Susselman filed his appeal the same week that the Ann Arbor City Council formally voted for the first time to condemn the ongoing protests as antisemitic. Members of the protest group display signs with slogans such as “Jewish Power Corrupts” and “No More Holocaust Movies.” A previous council resolution, in 2004, had condemned the protests but stopped short of calling them antisemitic. 

Susselman said the council’s ruling was “too little, too late,” and had no legal impact. The council has failed to enforce a local sign ordinance that would have affected the protesters’ ability to demonstrate across the street from the synagogue, he said.

The leader of the protests, Henry Herskovitz, said Roberts’ ruling was a vindication of his efforts.
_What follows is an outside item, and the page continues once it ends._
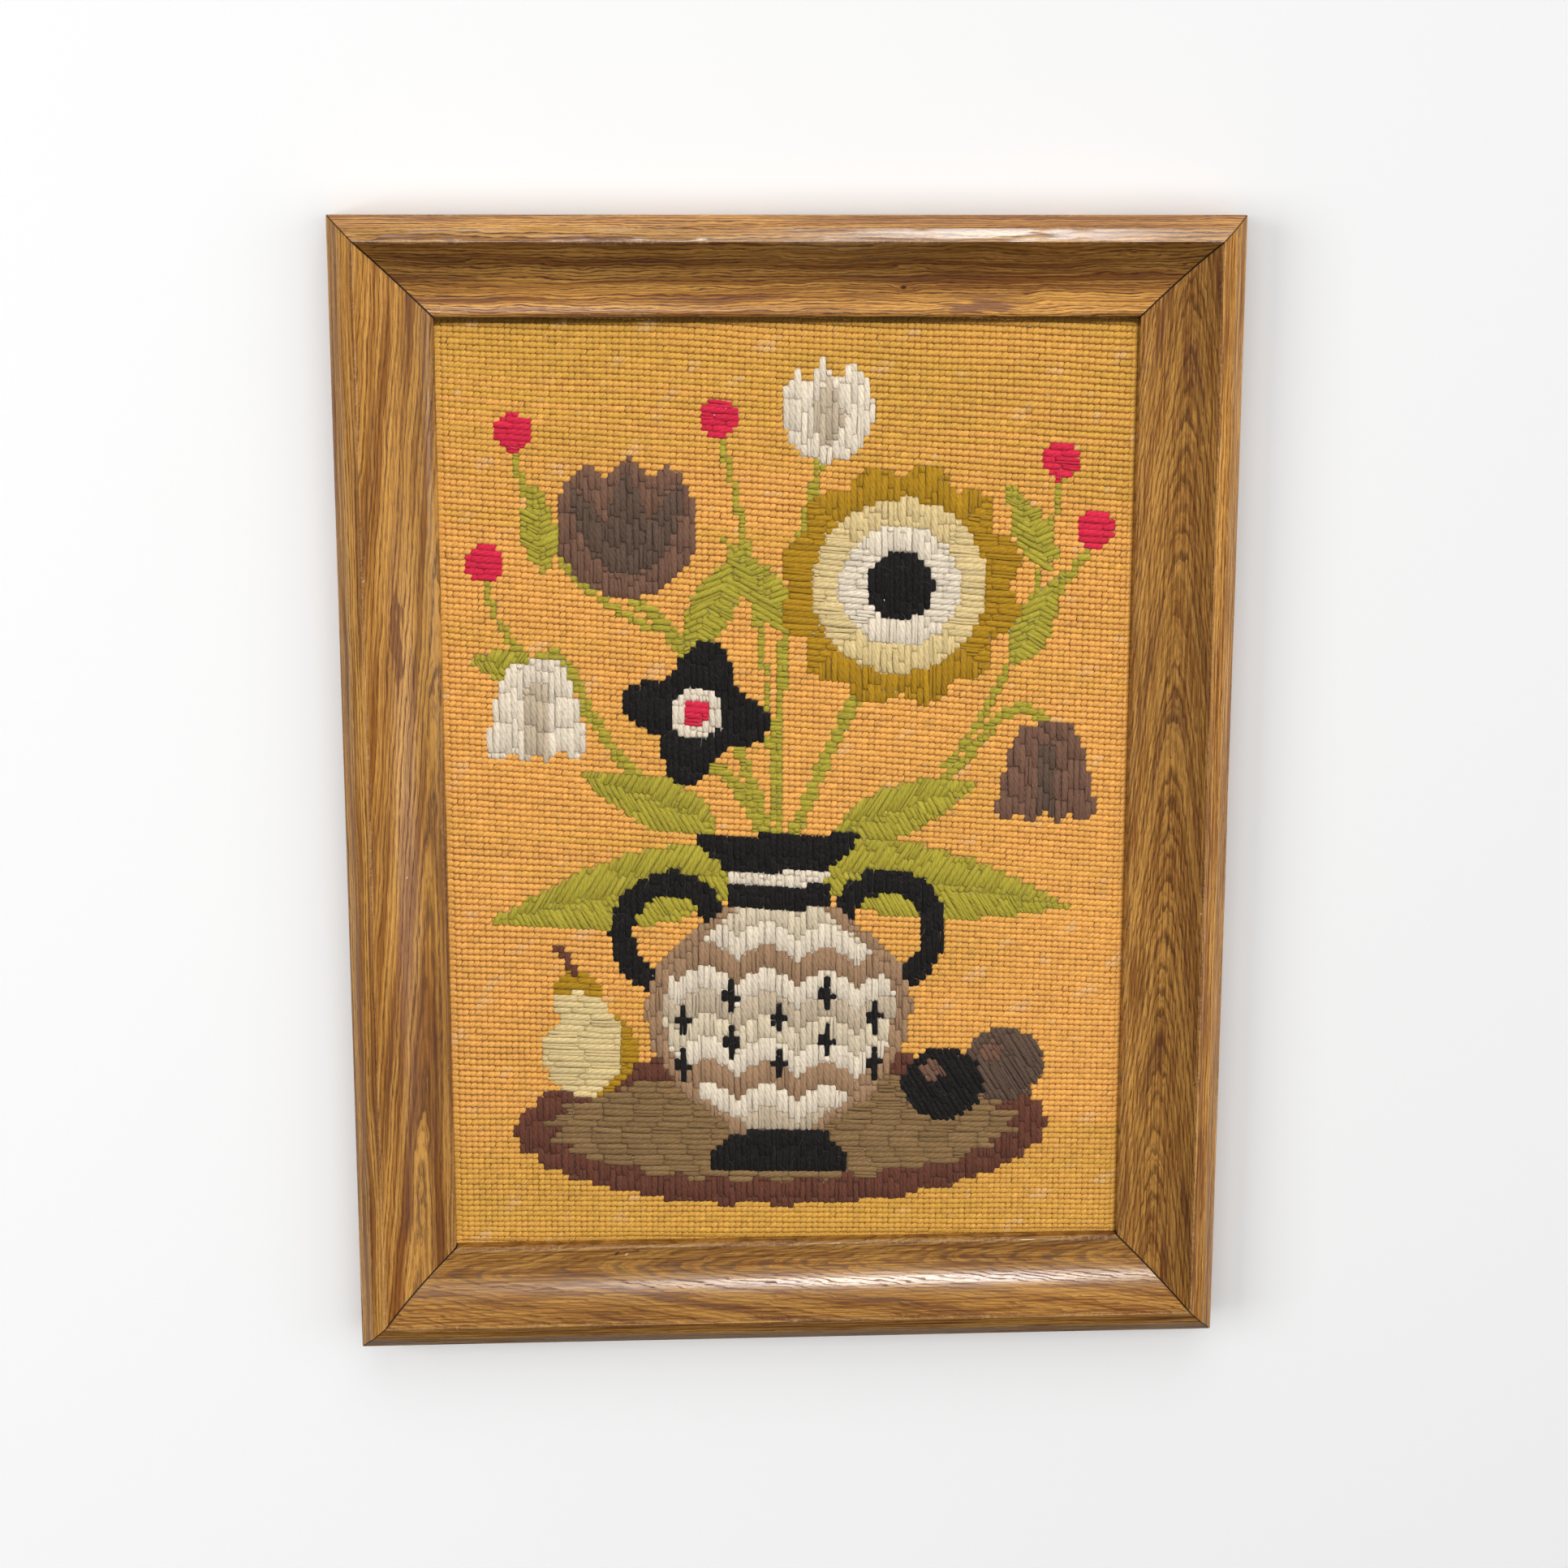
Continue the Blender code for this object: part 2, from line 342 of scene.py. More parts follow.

“I’m very happy for our legal team who spent many long and tedious hours defending our First Amendment rights on Saturday mornings,” Herskovitz, the primary defendant out of five total named parties in the lawsuit, told JTA in an email. 

“I am looking forward to the case proceeding to the Supreme Court, as we have acted within our right to peacefully assemble, and have nothing to fear from a just court,” Herskovitz said. “We have never impeded a Jewish congregant’s entry to Beth Israel Congregation, nor blocked any vehicle from entering the parking lot adjacent to the synagogue. The general public is our target audience, not the congregants themselves.”

Marvin Gerber and Miriam Brysk — an 87-year-old Polish-born survivor of the Lida ghetto who today is an author, scientific researcher, visual artist and public speaker about the Holocaust — sued the protesters in 2019, alleging that they were targeting Jews at their place of worship, causing emotional distress and violating congregants’ First Amendment rights to safely practice their religion. 

They sought an injunction against the protesters to place “reasonable time, place and manner restrictions” on their activities; the lawsuit also named the city and its mayor, Christopher Taylor, alleging that, by allowing the protesters to continue unabated, they had failed to perform their duties to the public.

Gerber is a member of Congregation Beth Israel, while Brysk is a member of a different congregation that conducts its Shabbat services in an annex in the same building. 

The Lawfare Project, a New York-based firm that focuses on Jewish and pro-Israel issues, joined the plaintiffs as co-counsel, while the Michigan chapter of the American Civil Liberties Union filed a brief on the side of the protesters.

Over the course of the lawsuit, Gerber dropped Susselman as his attorney — “because I lost,” Susselman told JTA. The attorney, who said he had been representing Gerber pro bono, hinted that he may take further action against his former client: “A client can fire an attorney at any time. And I accept that’s true. But if they don’t fire them for good reason, like attorney malpractice or missed deadlines… then there are consequences. Gerber has the right to fire me, but not the way he did it.”

In 2020, Roberts ruled that the protests were protected by the First Amendment and dismissed the lawsuit. That ruling was upheld by a federal appeals court in 2021.

After dropping Susselman, Gerber and his new attorney filed their own appeal in November for a stay in the ruling’s mandate to the US Supreme Court, where Justice Brett Kavanaugh recently granted them until April 1 to file a formal petition.

Congregation Beth Israel itself is not a party in the lawsuit. Its rabbi, Nadav Caine, told JTA in January that the synagogue’s decision not to join the suit “was partly a statement about its legal merits.”